◆ Given instruction: Give every line below again, exactly.

::: Raw data :::

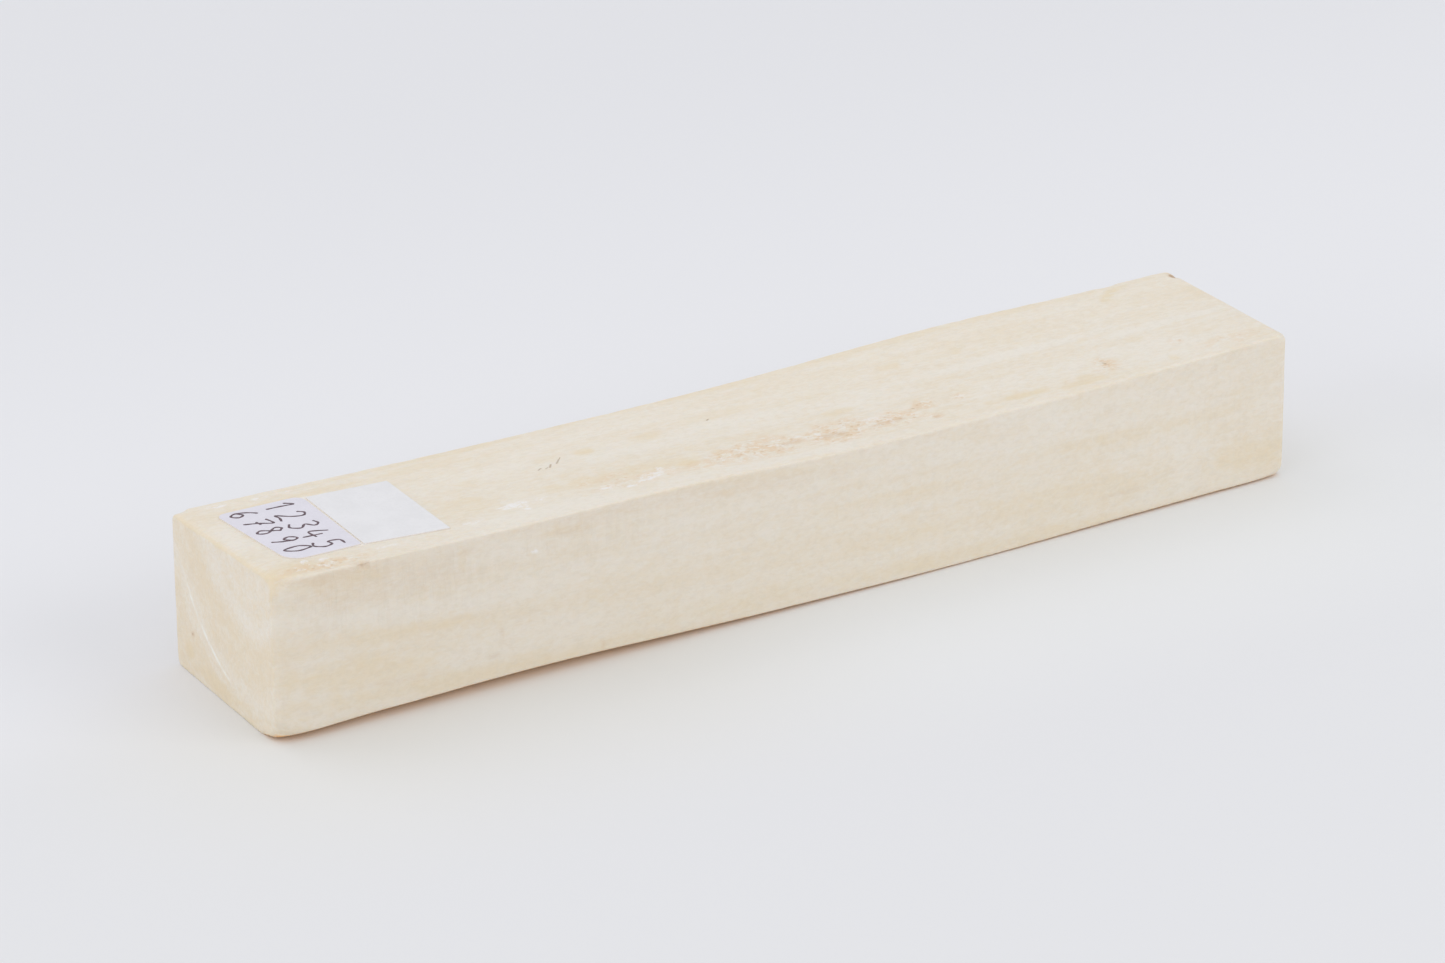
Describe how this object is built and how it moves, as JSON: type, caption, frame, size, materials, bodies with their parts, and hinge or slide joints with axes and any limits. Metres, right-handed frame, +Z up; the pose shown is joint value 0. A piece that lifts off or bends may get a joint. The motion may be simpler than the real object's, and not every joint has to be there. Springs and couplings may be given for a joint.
{
  "type": "mammoth ivory segment",
  "caption": "Hand-sawn rectangular bar of aged mammoth ivory with lengthwise streaks and curved growth bands on its sawn ends; raw stock for carving, inlay and turning.",
  "frame": {"origin": "middle of the bar's footprint, at floor level under its flat underside", "axes": "+X along the length, away from the end that carries the two labels; +Y across the width, from the side face that the picture shows to the hidden one; +Z up"},
  "size_m": [0.136, 0.0248, 0.0194],
  "materials": {
    "ivory": "satin",
    "written_paper": "matte",
    "plain_paper": "matte"
  },
  "bodies": {
    "root": {"ivory_bar": "ivory", "written_label": "written_paper", "plain_label": "plain_paper"}
  },
  "joints": []
}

:::

◆ Exercise result:
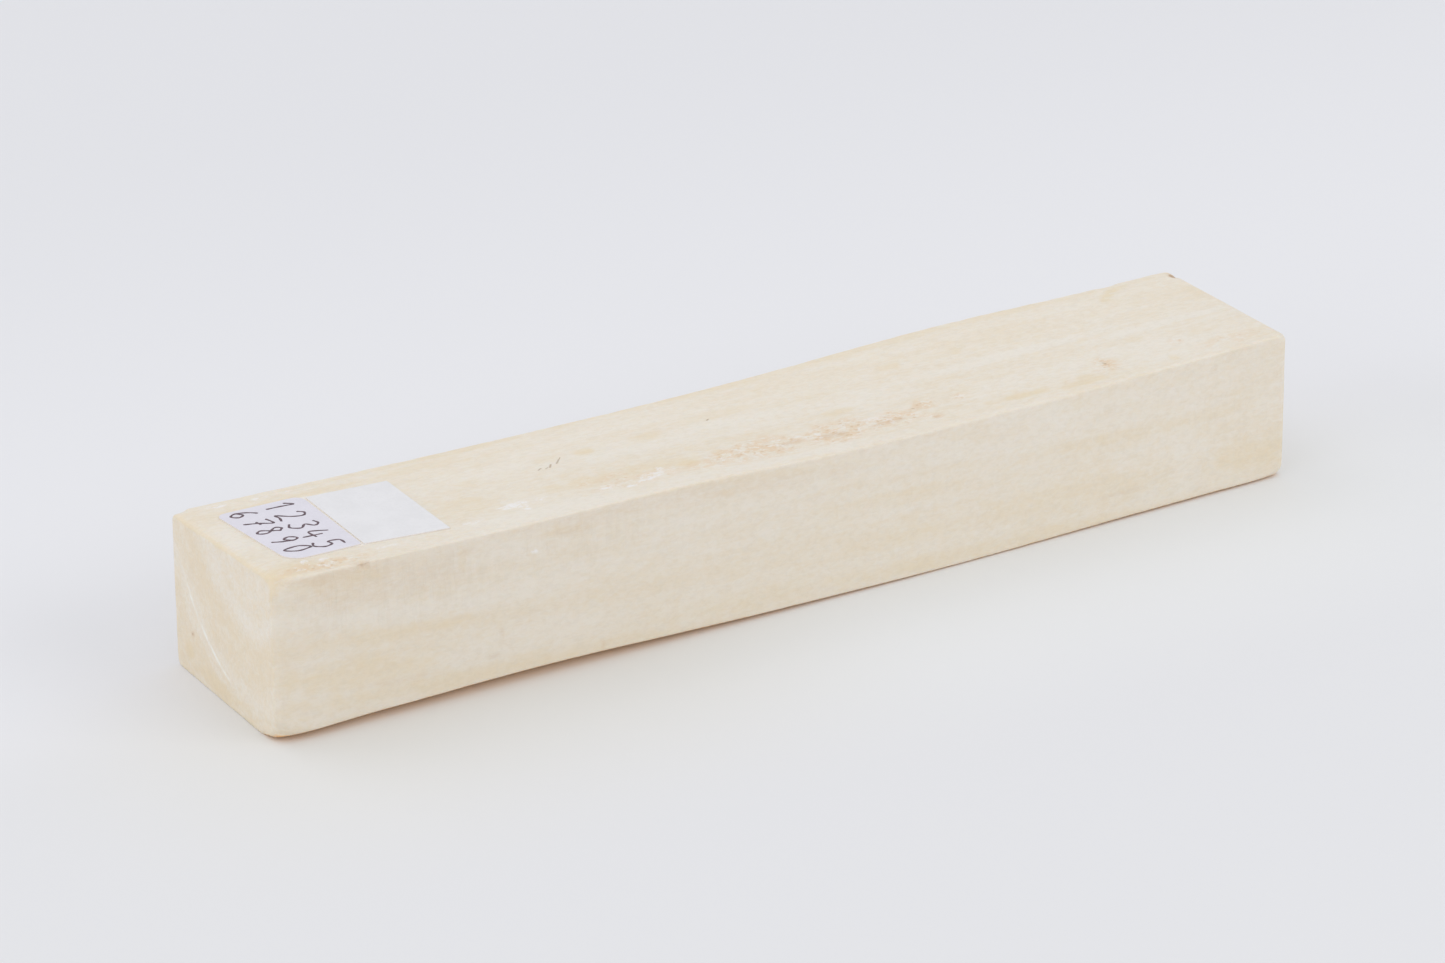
Describe how this object is built and how it moves, as JSON: type, caption, frame, size, materials, bodies with their parts, and hinge or slide joints with axes and any limits. Metres, right-handed frame, +Z up; the pose shown is joint value 0. A piece that lifts off or bends may get a joint. The motion may be simpler than the real object's, and not every joint has to be there. Springs and couplings may be given for a joint.
{
  "type": "mammoth ivory segment",
  "caption": "Hand-sawn rectangular bar of aged mammoth ivory with lengthwise streaks and curved growth bands on its sawn ends; raw stock for carving, inlay and turning.",
  "frame": {"origin": "middle of the bar's footprint, at floor level under its flat underside", "axes": "+X along the length, away from the end that carries the two labels; +Y across the width, from the side face that the picture shows to the hidden one; +Z up"},
  "size_m": [0.136, 0.0248, 0.0194],
  "materials": {
    "ivory": "satin",
    "written_paper": "matte",
    "plain_paper": "matte"
  },
  "bodies": {
    "root": {"ivory_bar": "ivory", "written_label": "written_paper", "plain_label": "plain_paper"}
  },
  "joints": []
}